Faulty postmodern pillars

Two of postmodernism’s original contributions, the unreliability of Cartesian science and the instability of language, are premised on sophomoric understandings. So writes John Ellis in ‘What Does Postmodernism Really Amount To?’.

Postmodernism’s components include skepticism, cultural relativism, the shortcomings of rationality, and neo-Marxism, all of which are unoriginal. Its attack on science and language are new.

…General skepticism about scientific knowledge [is postulated], for example, by the postmodernist Jean-François Lyotard, who advocated incredulity toward all such ‘meta narratives’. [In the 1860s Charles Sanders] Peirce put paid to that attitude in a devastating riposte. He argued that generalized doubt was impossible, because when we doubt something our doubt is grounded in specific knowledge. If you doubt a theory, it will be because you know something that causes your doubt. If you are skeptical of Darwinism and people ask you why, they’ll expect a specific reason for your doubt, and they won’t be satisfied with a theoretical rejection of all scientific narratives. Indiscriminate doubt is nothing but empty posturing.

Regarding the instability of meaning in language, French critic Jacques Derrida misread of Swiss linguist Ferdinand de Saussure. Saussure said the assignment of words to meaning was ‘arbitrary’ but that the meaning made sense in its context (e.g., 20C or 70F are both accurate measurements).

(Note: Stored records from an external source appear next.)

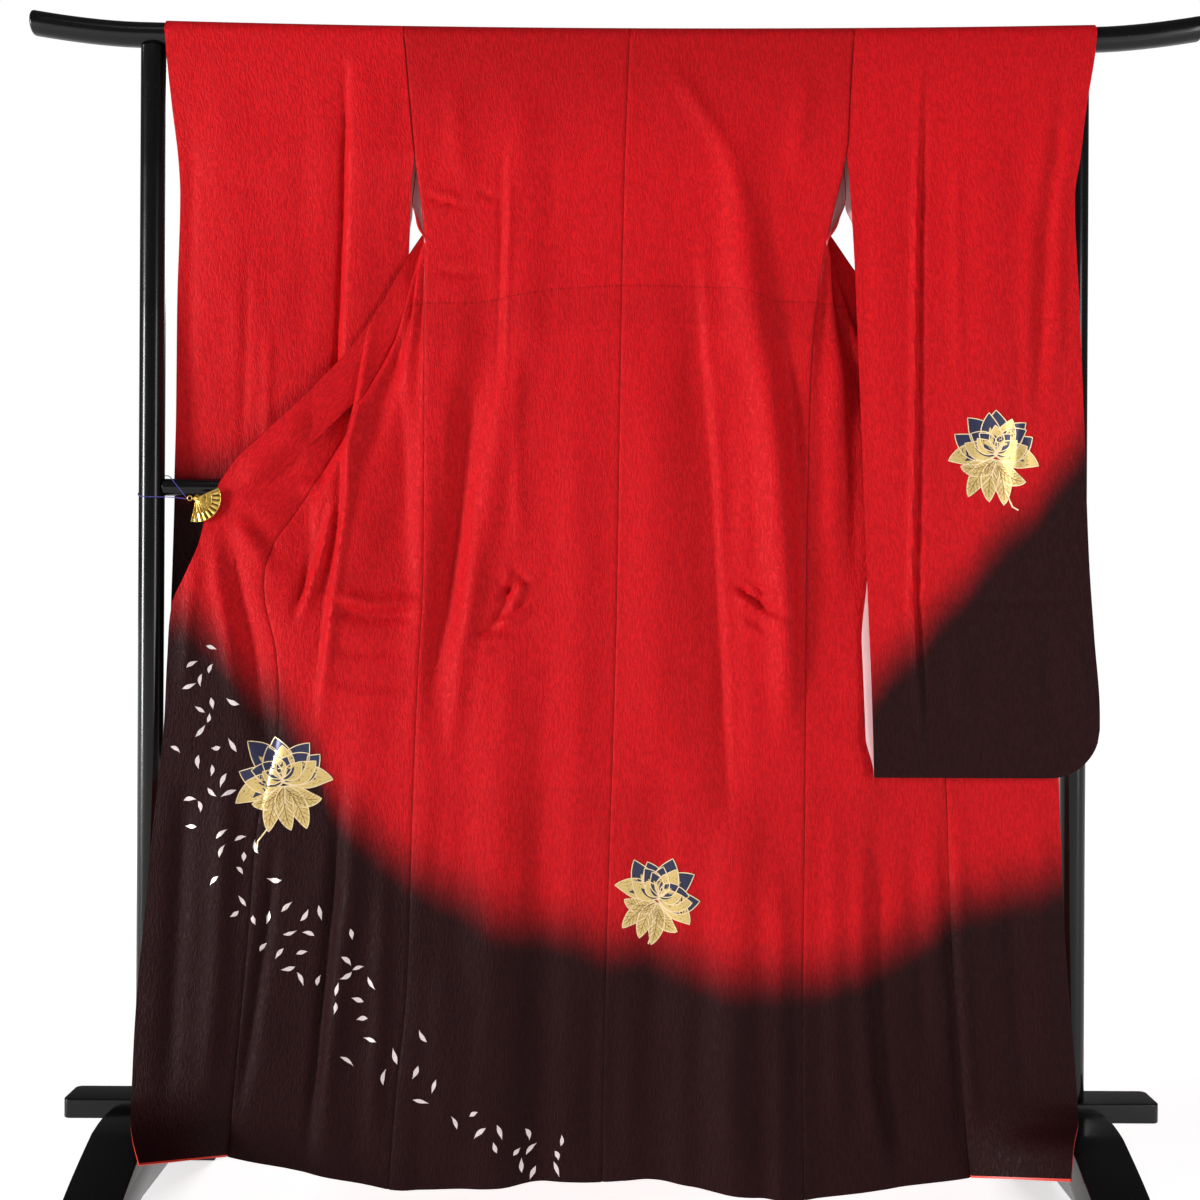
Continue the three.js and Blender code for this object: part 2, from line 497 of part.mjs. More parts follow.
// Inner edge of a sleeve's layer; beside the armhole the far layer follows the front's edge.
function sleeveInner(side, level, far) {
  if (far && level >= ARM_SEAM_END_Z) {
    const row = FRONT_ARM_EDGE[side];
    return vec(at(row, 'z', level, 'x'), at(row, 'z', level, 'y'), level);
  }
  const table = level >= ARM_SEAM_END_Z ? SIDE_SEAM[side] : SLEEVE_INNER[side];
  const y = at(table, 'z', level, 'y') + (far ? sleeveSpread(side, 0, level) : 0);
  return vec(at(table, 'z', level, 'x'), y, level);
}

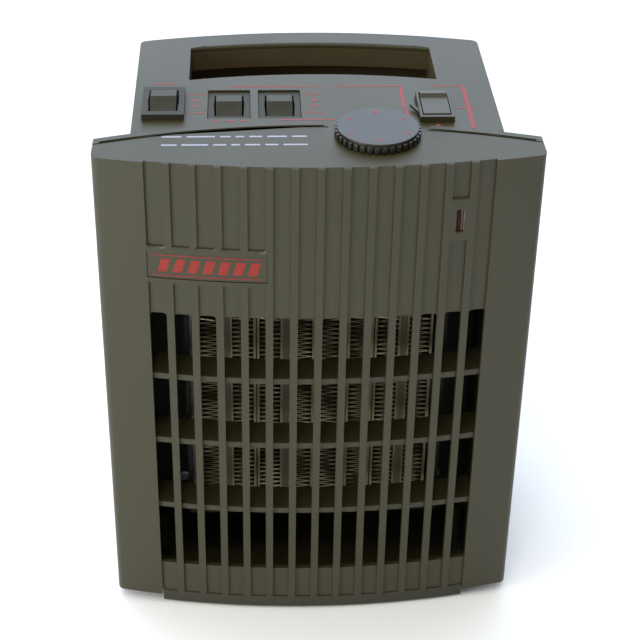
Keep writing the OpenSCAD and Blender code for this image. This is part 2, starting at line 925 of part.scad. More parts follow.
// Square moulding that snaps into the top face and carries one rocker.
module switch_housing(s) color("#5d6160") {
    h = body_hole(s);
    lower = s[4] > 0 ? s[4] : bezel_t;
    room = [s[5] + 2 * gap, s[6] + 1.8];
    on_switch(s) difference() {
        union() {
            translate([-s[2] / 2, -s[3] / 2, -lower]) cube([s[2], s[3], lower]);
            translate([-h[0] / 2, -h[1] / 2, -lower - switch_depth]) cube([h[0], h[1], switch_depth + eps]);
        }
        translate([-room[0] / 2, -room[1] / 2, -13]) cube([room[0], room[1], 14]);
        translate([-h[0] / 2 - 1, 0, -pivot_drop]) rotate([0, 90, 0])
            cylinder(r = pivot_r + pivot_fit, h = h[0] + 2);
    }
}

// The end switch also has a pointed wing on its left side.
module wing() color("#3b3d3a") {
    s = SWITCHES[3];
    on_switch(s) translate([-s[2] / 2, 0, -2.2]) linear_extrude(1.4)
        polygon([[0.01, -7.5], [-3.8, 1.2], [0.01, -2.8]]);
}

// Rocker with a raised ridge, tipped forward at rest.
module rocker(s) color("#50534f") {
    half = s[6] / 2;
    ridge = half * tan(rocker_face);
    on_switch(s) translate([0, 0, -pivot_drop]) rotate([rocker_tilt, 0, 0]) {
        translate([-s[5] / 2, 0, 0]) rotate([90, 0, 90]) linear_extrude(s[5])
            polygon([[-half, -2.5], [half, -2.5], [half, pivot_drop], [0, pivot_drop + ridge],
                [-half, pivot_drop]]);
        translate([-s[5] / 2 - 1.2, 0, 0]) rotate([0, 90, 0]) cylinder(r = pivot_r, h = s[5] + 2.4);
    }
}

module switch_tabs() color("#c9b37a") {
    for (s = SWITCHES) {
        lower = s[4] > 0 ? s[4] : bezel_t;
        on_switch(s) for (y = [-8, 0, 8])
            translate([-3.15, y - 0.4, -lower - switch_depth - 8]) cube([6.3, 0.8, 8]);
    }
}

// ---- mains ---------------------------------------------------------------

module mains_gland() color("#1f1f1d") {
    out = rear_y(gland_x + gland_r) + corner_depth;
    back = rear_y(gland_x) + corner_depth;
    difference() {
        union() {
            y_rod(gland_x, gland_z, out - wall - 4, back + 2, gland_r);
            y_rod(gland_x, gland_z, back + 1.6, back + 3.6, gland_r + 2);
            y_rod(gland_x, gland_z, out - wall - 6, out - wall - 3, gland_r + 1.5);
        }
        y_rod(gland_x, gland_z, 110, 150, gland_bore);
    }
}

module terminal_block() color("#e4e0d2") {
    size = [30, 16, 14];
    translate([38, dep(96), plate_z[1] + 0.05]) difference() {
        cube(size);
        for (i = [0:2]) translate([5 + i * 10, size[1] / 2, 0]) {
            translate([0, -size[1], 6]) rotate([-90, 0, 0]) cylinder(r = 2, h = 2 * size[1]);
            translate([0, 0, 8]) cylinder(r = 2.4, h = 10);
        }
    }
}

// Internal leads; each list holds hand-chosen corners as [x, depth, z].
module lead(corners, colour) {
    color(colour) wire([for (p = corners) [p[0], dep(p[1]), p[2]]]);
}

module wiring() {
    side = 78;
    top = 215;
    tab_end = fan_z + unit_h / 2 + 20.2;
    key_1 = SWITCHES[0][0];
    key_2 = SWITCHES[1][0];
    key_3 = SWITCHES[2][0];
    key_4 = SWITCHES[3][0];
    lead([[43, 95, 12.3], [43, 88, 12.3], [side, 86, 30], [side, 80, top], [60, 66, 226],
        [key_4, 55, 232]], "#8a4a2a");
    lead([[53, 95, 12.3], [53, 84, 14], [-side, 88, 32], [-side, 78, top], [-72, 66, 226],
        [key_1, 60, 232]], "#2f4f8f");
    lead([[key_2, 61.7, 229.5], [key_2, 62, 214], [unit_xs[0] + tab_x, 48, 208],
        [unit_xs[0] + tab_x, 23, 200], [unit_xs[0] + tab_x, 23, tab_end]], "#c9c4b4");
    lead([[key_3, 61.7, 229.5], [key_3, 62, 214], [30, 46, 208], [30, 41, 194.5]], "#7d2a2a");
    lead([[19, 19.9, 234], [19, 24, 215], [unit_xs[2] - tab_x, 23, 200],
        [unit_xs[2] - tab_x, 23, tab_end]], "#2a2a2a");
    lead([[62.9, 1.1, 217.5], [62.9, 6, 205], [unit_xs[3] + tab_x, 20, 197],
        [unit_xs[3] + tab_x, 23, tab_end]], "#e0ddd0");
}

front_cover();
badge_plate();
lamp_lens();
pilot_lamp();
housing();
control_panel();
handle_liner();
rear_grille();
dust_filter();
base_plate();
feet();
cover_screws();
base_screws();
handle_screws();
air_duct();
duct_screws();
fan_bulkhead();
heater_frame();
ptc_end_caps();
ptc_strips();
ptc_plates();
ptc_fins();
ptc_springs();
ptc_tabs();
thermal_cutout();
thermal_fuse();
motor_core();
motor_bobbin();
motor_coil();
front_bridge();
rear_bridge();
motor_bearings();
motor_screws();
impeller();
impeller_clip();
rotor();
motor_shaft();
thermostat_body();
thermostat_nut();
dial();
dial_spindle();
switch_housing(SWITCHES[0]);  // switch_housing_1
switch_housing(SWITCHES[1]);  // switch_housing_2
switch_housing(SWITCHES[2]);  // switch_housing_3
union() {  // switch_housing_4
    switch_housing(SWITCHES[3]);
    wing();
}
rocker(SWITCHES[0]);  // rocker_1
rocker(SWITCHES[1]);  // rocker_2
rocker(SWITCHES[2]);  // rocker_3
rocker(SWITCHES[3]);  // rocker_4
switch_tabs();
mains_gland();
terminal_block();
wiring();
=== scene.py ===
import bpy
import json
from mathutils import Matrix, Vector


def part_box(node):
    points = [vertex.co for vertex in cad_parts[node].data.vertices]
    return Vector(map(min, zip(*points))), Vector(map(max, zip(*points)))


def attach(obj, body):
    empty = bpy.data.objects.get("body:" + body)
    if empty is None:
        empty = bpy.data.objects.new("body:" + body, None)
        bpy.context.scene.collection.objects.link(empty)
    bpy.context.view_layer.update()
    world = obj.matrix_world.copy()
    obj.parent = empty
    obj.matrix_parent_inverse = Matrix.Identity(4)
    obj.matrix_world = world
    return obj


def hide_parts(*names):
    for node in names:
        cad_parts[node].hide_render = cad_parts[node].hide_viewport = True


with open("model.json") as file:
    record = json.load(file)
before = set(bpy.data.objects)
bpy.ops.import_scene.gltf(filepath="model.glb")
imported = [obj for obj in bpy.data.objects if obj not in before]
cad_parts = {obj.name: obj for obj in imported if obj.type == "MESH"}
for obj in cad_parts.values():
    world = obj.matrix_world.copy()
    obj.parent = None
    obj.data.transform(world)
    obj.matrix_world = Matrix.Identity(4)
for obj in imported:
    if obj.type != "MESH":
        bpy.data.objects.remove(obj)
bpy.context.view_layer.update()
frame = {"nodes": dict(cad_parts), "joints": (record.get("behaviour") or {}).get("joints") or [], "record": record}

import json
import math

import bmesh
import bpy
from mathutils import Matrix, Vector

bl_info = {
    "name": "Ceramic Fan Heater",
    "version": (1, 0, 0),
    "blender": (4, 5, 0),
    "location": "3D View > Sidebar > Heater",
    "description": "Finishes the mouldings, controls, heating block and stage of a ceramic fan heater",
    "category": "Object",
}

MM = 0.001
BODY_OF = {node: body for body, nodes in frame["record"]["behaviour"]["bodies"].items() for node in nodes}
PIVOT_OF = {joint["name"]: joint["pos_m"] for joint in frame["joints"]}

COVER_LOW, COVER_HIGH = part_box("front_cover")
DIAL_LOW, DIAL_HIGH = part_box("dial")
TOP_Z = COVER_HIGH.z
DIAL_CENTRE = (DIAL_LOW + DIAL_HIGH) / 2
TONGUE_R = 24.2 * MM
NEAR = 0.01 * MM


def linear(hex_colour):
    """Turn an sRGB hex colour such as "#50503f" into linear red, green and blue."""
    channels = [int(hex_colour[i:i + 2], 16) / 255 for i in (1, 3, 5)]
    return [c / 12.92 if c <= 0.04045 else ((c + 0.055) / 1.055) ** 2.4 for c in channels]


# ---- settings ----------------------------------------------------------------


def colour_setting(name, description, hex_colour):
    """A colour property, given as sRGB hex."""
    return bpy.props.FloatVectorProperty(name=name, description=description, default=linear(hex_colour),
                                         subtype="COLOR")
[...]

Because he misunderstood what Saussure meant by this second sense of ‘arbitrary’ Derrida jumped to the conclusion that meaning becomes unreliable and indefinite. This mistake was amplified by Derrida’s stylistic habit of dramatic verbal exaggeration. And so, for him, the absence of a reference that exists independent of language (what he called the ‘transcendental signified’) extends the domain and the play of signification infinitely. Meaning becomes indefinite, limitless, indeterminate. The play of signifiers is endless. But of course Saussure’s point was exactly the opposite — that the meaning of a term is created by its place within a system of terms and is specified within that system.

Appraising Isaiah Berlin

Berlin deserves a place among the second rank of philosophic greats for his defense of liberalism against the tyranny of communism as well as his definition of ‘negative liberty’.

We should surely forgive him his posture in the face of the Left establishment: what appears now as pusillanimity was probably, at the time, the only effective anti-Communist tactic, even if it did serve to entrench the left-liberal attitudes which have since dominated British intellectual life. His defense of negative liberty (liberty as personal sovereignty) is of enduring value, as is his critique of the ‘positive’ alternative — the idea of liberty as ’empowerment’ — which comes to the fore whenever egalitarians seek to ‘liberate’ us from our traditional freedoms.

Many praise Berlin, too, for his defense of ‘pluralism’, attributing to him the view that human beings have different and incommensurable values, for which no ultimate or shared foundation can be provided. This idea does indeed play a large part in Berlin’s later and more long-winded writings…

Roger Scruton, ‘Back to Berlin‘,

    New Criterion

, September 2009

Crisis sharpening statesmanship

‘Perhaps statesmanship of the noblest and truest kind has always been associated with crises of one sort or another’, Daniel Mahoney writes in ‘Ballast on the Ship of State: Statesmanship as Human Excellence‘.

In this framework, DeGaulle finds his place among Cicero, Burke, Washington, Lincoln, and Churchill. Bonaparte, to the contrary, exemplifies ‘greatness without moderation’.

Also:

One cannot promote justice on the ‘willful’ premises of Machiavellian (and Nietzschean) modernity. If one begins with nihilistic premises, if one reduces every argument to a pretense for domination and exploitation, one necessarily ends with the self-enslavement of man. A barely concealed nihilism cannot provide a foundation for common humanity, the civic common good, or mutual respect and accountability. In the end, it can only negate our civilized inheritance despite the perfectionist or utopian veneer that invariably accompanies it.